Per far questo pretendeva un agonismo elevatissimo e faceva spesso riferimento a quando giocava lui, ai metodi di allora. A quello scudetto vinto con la Roma, di cui aveva piacere di parlare, ogni tanto.

Il primo anno della mia esperienza con lui fu il migliore: tutti i giocatori provenivano da Roma: erano bravi e ne venne fuori un campionato di prim’ordine. Il secondo anno si passò ad una rosa fatta di forze locali e Andreoli non riuscì ad ottennere gli stessi risultati.

Successivamente non l’ho seguito come allenatore: so che allenòAnche il Pianoscarano, ma sinceramente ricordo poco del resto”.

GIOVANNI PATARA

Mi arrivò sul telefonino un “sms” di Luciano Bernini: “è morto il Sor Giovanni!” E già, se ne era andato Giovanni Patara, uno dei più grandi maestri di calcio della Tuscia.

Si era addormentato per sempre a Villa Margherita, dopo alcuni mesi di degenza e le condizioni di salute peggiorate di continuo. Se ne era andato con la serenità e la compostezza di sempre. Forte di quei valori umani che lo portarono ad essere un maestro ineguagliabile per intere generazioni di calciatori. Ma anche una sorta di “padre”, visto che non aveva avuto figli.
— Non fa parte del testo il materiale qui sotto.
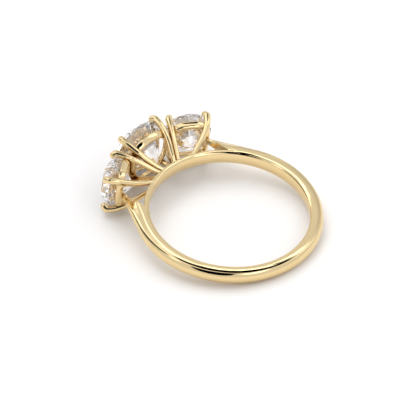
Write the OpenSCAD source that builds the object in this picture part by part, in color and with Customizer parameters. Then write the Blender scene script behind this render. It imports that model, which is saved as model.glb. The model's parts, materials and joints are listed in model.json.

Così legato ai suoi valori, alle sue radici – ed anche al suo Pianoscarano – che non volle mai cercare gloria altrove, in società che gli avrebbero garantito tutt’altra visibilità e riconoscimenti economici, salvo una breve parentesi alla Viterbese.

Ma il suo cuore rimase sempre al vecchio campo di Pianoscarano, quello che una volta era immerso in mezzo agli uliveti, che poi hanno lasciato spazio ai palazzi.

Quello con la tribunetta fatta di tufo, su cui si sono seduti tantissimi giovani e non. Quelli del “pane e pallone”, quelli che davvero si divertivano e crescevamo sereni con un calcio pulito e sano.

Il suo capolavoro rimane la squadra allievi del 1971/72, che riuscì ad arrivare alla finale regionale superando società ben più blasonate e consacrando giovani del calibro di Daniele Goletti, Gianni Caporossi, Alfonso Talotta, Luciano Bernini, Sergio Corinti, Giorgio Filippi, Luciano Grazini, etc. Tutta gente che oggi avrebbe spopolato tra gli under della serie D, tanto per fare un paragone. Erano state, forse, le sue “creature” meglio riuscite, per i quali aveva da subito nutrito grande affetto, ma anche propositi di farli crescere calcisticamente il più possibile. Dal primo all’ultimo, da Filippi, che gli piaceva chiamare “Giotto”, al “Babbo” Goletti, che spinse verso Cagliari e verso una prestigiosa carriera.

L’ultimo saluto al popolare “Sor Giovanni” – quello che ti dava uno scappellotto se, quando tiravi di “collo” piede,  non piegavi il corpo e non facevi la “buchetta” sulla terra – è stato un venerdì mattina, nella piccola cappella della casa di cura montefiasconese.